■ **Exercise aim**
In the listing below, locate the line containing "ANKLE_HEIGHT - knee_height(tag)))" and the line containing "in imported if". Output both of them and every line between, exactly as written, and nothing more.

<<<<

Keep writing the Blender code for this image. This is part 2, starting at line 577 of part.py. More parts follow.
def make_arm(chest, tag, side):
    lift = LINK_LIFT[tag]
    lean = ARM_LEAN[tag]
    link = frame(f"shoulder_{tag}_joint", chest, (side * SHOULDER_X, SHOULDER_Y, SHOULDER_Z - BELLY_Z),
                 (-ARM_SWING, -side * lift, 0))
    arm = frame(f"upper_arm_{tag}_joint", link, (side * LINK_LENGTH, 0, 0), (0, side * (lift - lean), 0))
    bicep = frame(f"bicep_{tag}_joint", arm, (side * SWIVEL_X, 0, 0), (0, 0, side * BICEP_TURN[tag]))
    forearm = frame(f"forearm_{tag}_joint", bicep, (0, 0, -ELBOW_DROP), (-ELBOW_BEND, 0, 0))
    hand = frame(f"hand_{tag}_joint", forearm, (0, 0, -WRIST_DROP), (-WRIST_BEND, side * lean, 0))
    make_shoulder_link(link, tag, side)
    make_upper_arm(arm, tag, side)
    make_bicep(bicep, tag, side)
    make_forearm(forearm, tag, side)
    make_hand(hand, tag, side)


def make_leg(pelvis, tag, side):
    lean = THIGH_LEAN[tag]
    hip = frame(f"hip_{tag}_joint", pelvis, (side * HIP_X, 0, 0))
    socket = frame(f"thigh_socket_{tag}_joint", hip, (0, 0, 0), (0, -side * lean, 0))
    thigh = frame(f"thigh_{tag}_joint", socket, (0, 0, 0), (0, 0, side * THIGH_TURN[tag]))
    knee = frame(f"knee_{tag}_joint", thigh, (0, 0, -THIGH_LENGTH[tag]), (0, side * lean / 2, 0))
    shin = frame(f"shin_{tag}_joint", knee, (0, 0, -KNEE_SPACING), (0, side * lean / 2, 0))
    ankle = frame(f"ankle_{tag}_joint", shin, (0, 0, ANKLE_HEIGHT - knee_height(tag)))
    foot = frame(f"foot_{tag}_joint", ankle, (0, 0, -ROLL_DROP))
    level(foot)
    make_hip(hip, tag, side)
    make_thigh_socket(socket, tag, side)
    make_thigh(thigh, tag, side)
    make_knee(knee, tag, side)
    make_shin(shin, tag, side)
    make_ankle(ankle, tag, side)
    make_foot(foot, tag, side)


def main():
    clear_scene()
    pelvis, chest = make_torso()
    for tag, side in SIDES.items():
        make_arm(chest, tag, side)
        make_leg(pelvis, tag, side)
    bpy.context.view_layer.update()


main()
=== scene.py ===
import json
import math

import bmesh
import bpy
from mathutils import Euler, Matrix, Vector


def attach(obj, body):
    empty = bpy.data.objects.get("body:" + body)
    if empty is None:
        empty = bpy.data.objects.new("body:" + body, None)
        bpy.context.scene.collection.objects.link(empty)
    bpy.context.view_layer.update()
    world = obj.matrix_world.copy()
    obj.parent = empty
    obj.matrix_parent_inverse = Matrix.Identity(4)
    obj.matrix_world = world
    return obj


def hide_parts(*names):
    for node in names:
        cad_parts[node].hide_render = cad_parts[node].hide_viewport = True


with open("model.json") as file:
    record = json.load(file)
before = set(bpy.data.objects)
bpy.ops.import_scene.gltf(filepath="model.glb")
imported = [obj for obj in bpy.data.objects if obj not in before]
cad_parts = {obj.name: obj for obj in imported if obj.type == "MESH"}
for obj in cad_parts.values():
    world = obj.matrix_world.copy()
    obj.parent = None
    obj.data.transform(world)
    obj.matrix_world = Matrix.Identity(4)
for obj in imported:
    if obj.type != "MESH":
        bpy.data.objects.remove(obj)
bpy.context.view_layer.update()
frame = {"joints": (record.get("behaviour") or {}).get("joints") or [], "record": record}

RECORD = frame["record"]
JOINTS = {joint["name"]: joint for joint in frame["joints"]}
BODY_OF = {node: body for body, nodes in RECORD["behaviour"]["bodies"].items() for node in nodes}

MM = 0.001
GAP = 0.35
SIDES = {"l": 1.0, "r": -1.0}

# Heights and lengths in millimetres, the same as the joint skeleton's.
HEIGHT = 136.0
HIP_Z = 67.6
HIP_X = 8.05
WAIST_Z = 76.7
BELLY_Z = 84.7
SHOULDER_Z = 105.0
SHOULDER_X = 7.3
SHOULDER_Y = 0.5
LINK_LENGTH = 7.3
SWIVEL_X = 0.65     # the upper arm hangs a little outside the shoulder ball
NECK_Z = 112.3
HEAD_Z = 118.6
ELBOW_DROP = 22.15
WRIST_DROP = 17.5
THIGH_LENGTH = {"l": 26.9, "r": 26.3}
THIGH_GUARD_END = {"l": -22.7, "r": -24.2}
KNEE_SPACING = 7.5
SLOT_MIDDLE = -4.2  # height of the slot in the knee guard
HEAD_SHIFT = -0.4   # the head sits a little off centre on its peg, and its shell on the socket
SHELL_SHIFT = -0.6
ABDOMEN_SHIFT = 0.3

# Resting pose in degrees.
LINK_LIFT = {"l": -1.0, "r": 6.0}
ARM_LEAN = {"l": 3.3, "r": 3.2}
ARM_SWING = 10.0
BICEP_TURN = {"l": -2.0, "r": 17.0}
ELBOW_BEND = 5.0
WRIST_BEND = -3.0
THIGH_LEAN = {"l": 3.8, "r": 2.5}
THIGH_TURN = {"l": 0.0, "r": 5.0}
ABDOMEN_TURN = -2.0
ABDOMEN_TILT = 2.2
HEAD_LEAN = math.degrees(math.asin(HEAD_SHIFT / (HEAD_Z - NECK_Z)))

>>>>

■ **Solution for this task**
    ankle = frame(f"ankle_{tag}_joint", shin, (0, 0, ANKLE_HEIGHT - knee_height(tag)))
    foot = frame(f"foot_{tag}_joint", ankle, (0, 0, -ROLL_DROP))
    level(foot)
    make_hip(hip, tag, side)
    make_thigh_socket(socket, tag, side)
    make_thigh(thigh, tag, side)
    make_knee(knee, tag, side)
    make_shin(shin, tag, side)
    make_ankle(ankle, tag, side)
    make_foot(foot, tag, side)


def main():
    clear_scene()
    pelvis, chest = make_torso()
    for tag, side in SIDES.items():
        make_arm(chest, tag, side)
        make_leg(pelvis, tag, side)
    bpy.context.view_layer.update()


main()
=== scene.py ===
import json
import math

import bmesh
import bpy
from mathutils import Euler, Matrix, Vector


def attach(obj, body):
    empty = bpy.data.objects.get("body:" + body)
    if empty is None:
        empty = bpy.data.objects.new("body:" + body, None)
        bpy.context.scene.collection.objects.link(empty)
    bpy.context.view_layer.update()
    world = obj.matrix_world.copy()
    obj.parent = empty
    obj.matrix_parent_inverse = Matrix.Identity(4)
    obj.matrix_world = world
    return obj


def hide_parts(*names):
    for node in names:
        cad_parts[node].hide_render = cad_parts[node].hide_viewport = True


with open("model.json") as file:
    record = json.load(file)
before = set(bpy.data.objects)
bpy.ops.import_scene.gltf(filepath="model.glb")
imported = [obj for obj in bpy.data.objects if obj not in before]
cad_parts = {obj.name: obj for obj in imported if obj.type == "MESH"}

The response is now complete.